To My Coworker on Wiener Patrol

Stop looking at me every time I go into or out of the bathroom! Fucking hell, I know you sit close to the shitter, but damnation, woman! Your back is to the door, mostly blocked by the cubicle wall! And yet you choose to completely turn around and look at me going in and out of the bathroom. Others have noticed it too, so I know it’s not just me. And you don’t turn around when I just walk by. Only when I open the bathroom door.

Best I can figure, you get some cheap thrill out of monitoring peoples’ bodily functions. Or you’re looking to catch someone with their fly open or still adjusting their package. Either way, stop looking at me!!! It creeps me out!!!

Does she bend over at look at you from between her legs? That would kinda freak me out as well.

All I want to know is where can I sign up for the Wiener Patrol?

I first misread it as Wiener Petrol. How’d you like to fill up with that?

I, too, would be interested in this wiener patrol…

So what if she is checking to make sure your fly’s not open? It’s for your own good!

I sincerely doubt she’d chase me down and inform me my fly was open. She’s not performing a public service.

Maybe a pubic service…

Try walking out the door with your John Thomas hanging out. Bet that’d cure her.:smiley:

I think that might actually encourage her.

It’s clear that she wants you to screw her brains out, but she’s too shy to actually come out and say it.

I vote for leaving a note on her desk, with the appropriate info in it: the name of the hotel, room #, asking if she’d like a bottle of champagne, if she’s been tested, would she mind if you had your friend videotape/take pictures, an offer to buy dinner etc,.

Either that or leave a signed copy of the OP on her desk.

I can see a teevee series involving bad acting, motorbikes and called CWIPS on the horizon, and I hope it doesn’t get any closer …

Pull down your pants and smack her with Mr. Johnson, that’ll learn her. :smiley:

Do the Wiener Patrol get special uniforms to wear?

Next time you see her watching you, just wave cheerily and say, “Hi, I’m going to the bathroom now! Just thought you’d like to know.” When you come out, you can say something like, “I feel much better now!” or “That was a good one!”

Seriously, is there just one bathroom for the whole area? Could it be that her own bodily functions are unpredictable enough that she feels better knowing when the bathroom is/is not available?

My suggestion for getting her to cut the crap…

Walk out of the men’s room, pretend to scratch your tailpipe, and sniff your fingers (inhaling deeply… if you can make your eyes roll back into your head, all the better). Ask her if she wants a sniff.

Just an idea.

I don’t know if this would work with your office setup, but it sounds to me like you need a Bathroom Buddy ™.

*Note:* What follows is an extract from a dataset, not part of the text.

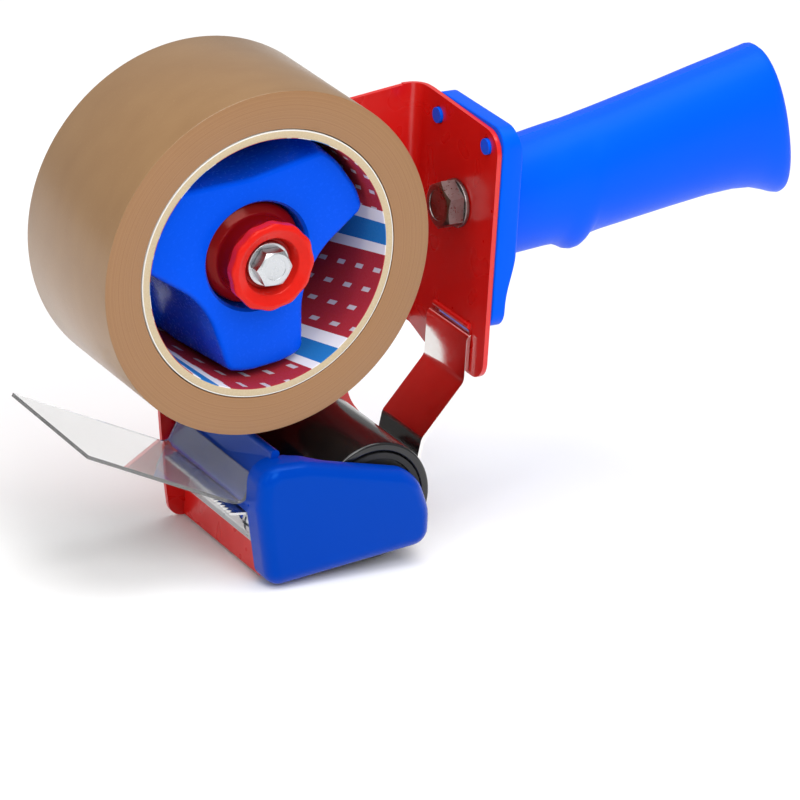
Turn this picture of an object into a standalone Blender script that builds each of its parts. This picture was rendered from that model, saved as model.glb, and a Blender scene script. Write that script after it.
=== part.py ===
"""Hand-held dispenser for 50 mm packing tape, modelled as the separate pieces a real one is made from.

Axes: +Z up along the rear plate, +X towards the handle, -Y towards the open side where rolls go on.
Every length below is in millimetres from the roll's axis; HUB puts that axis in the part's own frame.
"""
import math

import bmesh
import bpy
from mathutils import Vector

MM = 0.001
HUB = Vector((-67.61, -3.5, 100.84))       # roll axis in the part's frame

# roll and core
TAPE_WIDTH = 50.0
TAPE_R = 52.4
TAPE_INNER_R = 41.0
CORE_R = 40.7
CORE_BORE_R = 38.1

# bent steel frame
SHEET = 1.5
SIDE_Y = 28.0                            # inner face of the side plate
REAR_X = 77.7                            # front face of the rear plate
FOLD_R = 3.5                             # inside radius of the rear fold
FOLD_CENTRE_X = REAR_X - FOLD_R
FOLD_CENTRE_Y = SIDE_Y - FOLD_R
REAR_NEAR_Y = -18.9
REAR_TOP = 27.9
REAR_BOTTOM = -51.0
BAR_X = 4.8                              # front face of the crossbar
BAR_TOP = -91.5
BAR_BOTTOM = -101.2
MOUNT_X = BAR_X + SHEET                  # the blade mount steps back by one sheet
MOUNT_TOP = -80.6
CHEEK_Y = -27.6                          # outer face of the near cheek
BASE_SLOPE = 0.112                       # the base line rises this much per millimetre rearwards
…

Monday morning, 10:23 a.m., you go into the bathroom. At 10:25, Johnson from Accounting goes into the bathroom. You spend ten minutes or so discussing the weather, sports, whatever, then you go back to your desk and a couple of minutes later Johnson returns to his desk. Tell him to be sure he looks furtive.

Tuesday afternoon, about 3:23, repeat.

Wednesday morning, repeat.

See how long it takes before she notices the pattern and starts acting even more strangely.

I just wonder what kind of hats they wear.

[Shallow Hal]

Heh-heh-heh-heh-heh! She sounds hot!

[/SH]

Tell her, “I’m about to take a big ol’ hairy shit! Do you wanna watch??” And yes, I have told somebody that.